Member of the Colorado House of Representatives from the 19th district
- Incumbent
- Assumed office January 8, 2025
- Preceded by: Jennifer Parenti

Member of the Colorado House of Representatives from the 63rd district
- In office January 13, 2021 – January 9, 2023
- Preceded by: Lori Saine
- Succeeded by: Jennifer Parenti

Personal details
- Party: Republican
- Occupation: Politician & Small Business Owner
- Website: Campaign website

= Dan Woog =

American real estate agent and politician

Dan Woog is an American politician from Frederick, Colorado. A Republican, Woog represents Colorado House of Representatives District 19, which includes parts of Weld and Boulder counties in northcentral Colorado, including the municipalities of Erie, Frederick, Firestone, Dacono and a small part of Longmont. From 2021 to 2023, Woog represented House District 63, which included a large part of Weld County in northcentral Colorado.

==Background==
Woog works as a real estate broker and lives in Frederick, Colorado.
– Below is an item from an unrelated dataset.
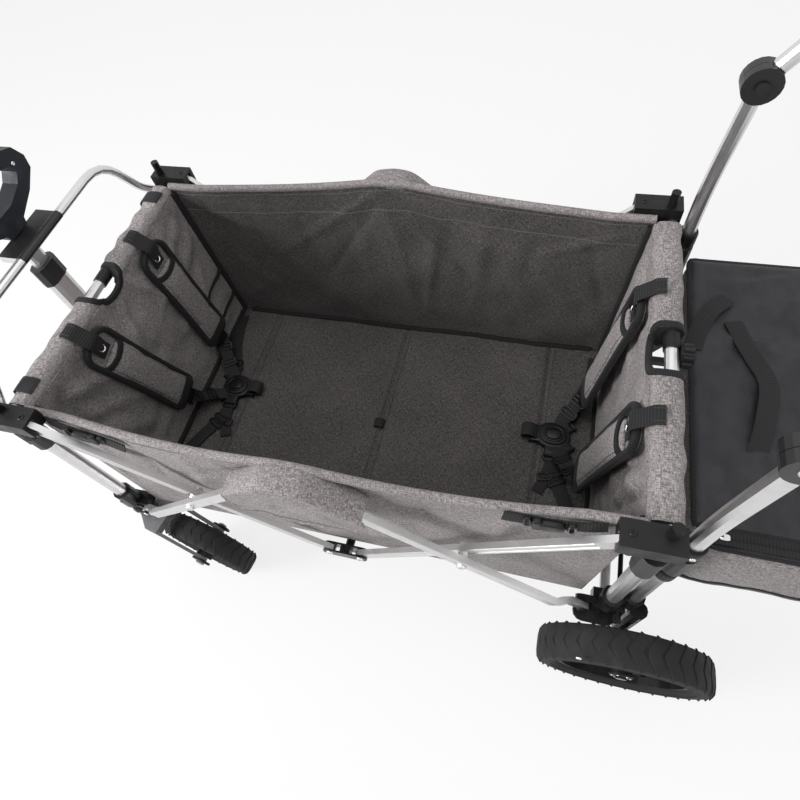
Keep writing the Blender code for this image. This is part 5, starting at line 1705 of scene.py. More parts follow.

Previously, he served on the Erie Economic Development Council and the Erie Planning and Zoning Commission, and he was elected and re-elected to the Erie Board of Trustees. He ran unsuccessfully for mayor of Erie in 2018. After districts were redrawn in 2022, he ran unsuccessfully for Colorado House District 19. Woog earned a bachelor's degree from Arizona State University.

==Elections==
===2020===
Woog was first elected to the Colorado House of Representatives in the 2020 general election. In the June 2020 Republican House District 63 primary, he defeated challenger Patricia E. Miller, winning 62.39% of the vote. In the 2020 general election, Woog defeated his Democratic Party and Libertarian Party opponents, winning 59.75% of the total votes cast.

===2022===
In the 2022 general election, after redistricting, Woog ran in the 19th district but lost to Democrat Jennifer Parenti.

===2024===
In September 2023, Woog announced his candidacy to once again represent his district in the Colorado House of Representatives in the 2024 elections. In the Republican primary election held June 25, 2024, he ran unopposed. In the general election held November 5, 2024, Woog defeated Democratic candidate Jillaire McMillan by a narrow margin. Given the narrow margin between the two candidates' vote totals, a statutory automatic recount was triggered. The recount confirmed his victory in the race.